The AAPSS 2020 Thorsten Sellin Fellow, Bruce Western, is the Bryce Professor of Sociology and Social Justice at Columbia University. He pointed out that inequality in the US was addressed at last with the landmark Voting Rights Act of 1965, through which voting rights could finally be said to be extended to all. In reaction to this, however, “law and order” was elevated to the national stage, stricter criminal penalties were established, and incarceration rates rose steadily in the decades that followed, taking a heavy toll on Black Americans. Mass incarceration, Western observed, reduces employment and earnings, breaks up families, undermines child welfare, and leads to political marginalization, as those who have had a criminal sentence are generally unable to vote. Thus he sees political activism from communities of color as the path to reducing mass incarceration and the inequalities that follow.

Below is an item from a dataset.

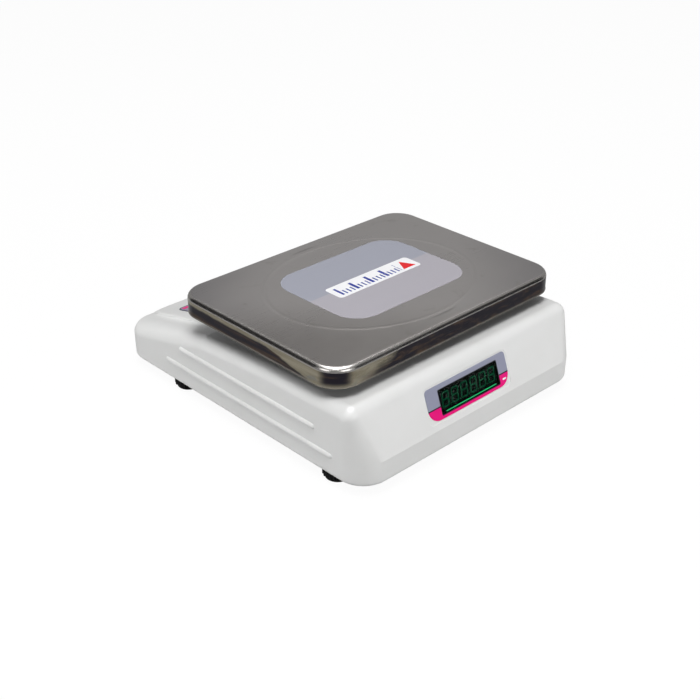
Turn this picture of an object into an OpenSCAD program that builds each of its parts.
// Table-top retail scale with two displays: a low wedge-shaped housing, a stainless
// pan on a load cell, a sloping key panel for the seller and a second display for the
// buyer. Millimetres. X runs across the scale, -Y is the seller's side, +Y the buyer's,
// +Z is up. The origin is on the table, under the middle of the scale.

/* [Housing] */
// Width of the housing across the scale
body_w = 300; // [290:1:310]
// Depth of the housing, seller's end to buyer's end
body_d = 354; // [350:1:360]
// Height of the flat top under the pan
body_top = 85; // [83:1:88]
// Height of the underside above the table
base_z = 10; // [10:0.5:12]
// Wall thickness of the moulded housing
wall = 2.5; // [2:0.1:3]
// Lean of the buyer's display face, degrees from upright
face_tilt = 20; // [16:1:22]

/* [Pan] */
// Pan size across the scale
pan_w = 300; // [290:1:305]
// Pan size, seller's edge to buyer's edge
pan_d = 221; // [210:1:225]
// Height of the pan's top face above the table
pan_top = 115; // [114:0.5:117]
// Depth of the pan's turned-down rim
pan_rim = 19.6; // [16:0.2:20]
// Sheet thickness of the pan
pan_sheet = 1; // [0.8:0.1:1.2]
// Distance of the pan's centre behind the middle of the housing
pan_y = 33; // [30:1:34]

/* [Displays and keys] */
// Width of each display window
window_w = 79; // [78:1:82]
// Height of each display window
window_h = 23; // [22:0.5:24]
// Spacing of the seven-segment digits
digit_pitch = 12.6; // [12.4:0.1:12.7]
// Height of one lit character
digit_h = 14.2; // [13:0.1:14.4]
// Spacing of the keys along the panel
key_pitch = 31; // [29:0.5:32]
// Press depth of a key
key_travel = 1; // [0.6:0.1:1]

/* [Levelling feet] */
// Radius of the hand-turned foot disc
foot_r = 14; // [12:0.5:14]
// Radius of the threaded stud
stud_r = 4; // [3.8:0.1:4]

/* [Hidden] */
$fn = 48;
eps = 0.01;

half_w = body_w / 2;
half_d = body_d / 2;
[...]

Katherine Cramer, Professor of Political Science and the Natalie C. Holton Chair of Letters & Science at University of Wisconsin-Madison, is the Academy’s 2020 Margaret Mead Fellow. Many in our society, feeling the stresses of extreme inequality, complain–rightly–that they aren’t receiving their fair share of resources, power, or respect, and, she said, “it becomes easy for our leaders to encourage us to see each other as the problem . . . distracting us from the real causes of inequality.” She views resistance to the politics of hate as a key to easing inequality and strengthening democracy.

The AAPSS 2020 James S. Coleman Fellow, Mario Luis Small, is the Grafstein Family Professor of Sociology at Harvard University. He identified misinformation as a critical problem in democracy. Following from that, it is important for scientific and journalistic researchers to understand the appropriate uses of quantitative and, especially, qualitative data. Qualitative data is mishandled, he stated, if it isn’t provided when needed, if the wrong qualitative data is used, or if it is provided but misrepresented. In a democracy under high inequality, then, qualitative literacy is an essential skill for social scientists, journalists, and the public.

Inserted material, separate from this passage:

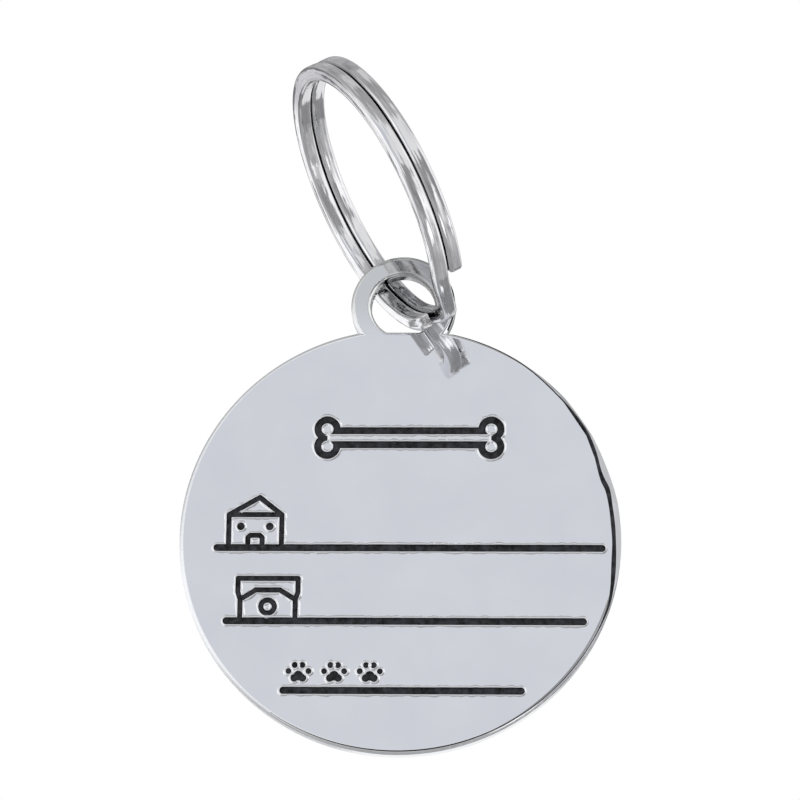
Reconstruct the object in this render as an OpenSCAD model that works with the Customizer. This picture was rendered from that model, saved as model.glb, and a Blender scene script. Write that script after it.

With the addition of this 2020 cohort, there are now 139 Fellows of the Academy. Most are university-based scholars responsible for research that has changed our understanding of human behavior and the world in which we live; others are public servants who have used research and evidence in institutions of government to improve the common good. Kenneth Prewitt, Carnegie Professor of Public Affairs at Columbia University and President of the AAPSS, closed the event by noting that these distinguished new Fellows who drew upon their individual research to illuminate a larger issue as a group “will be our instructors . . . for how we go forward.”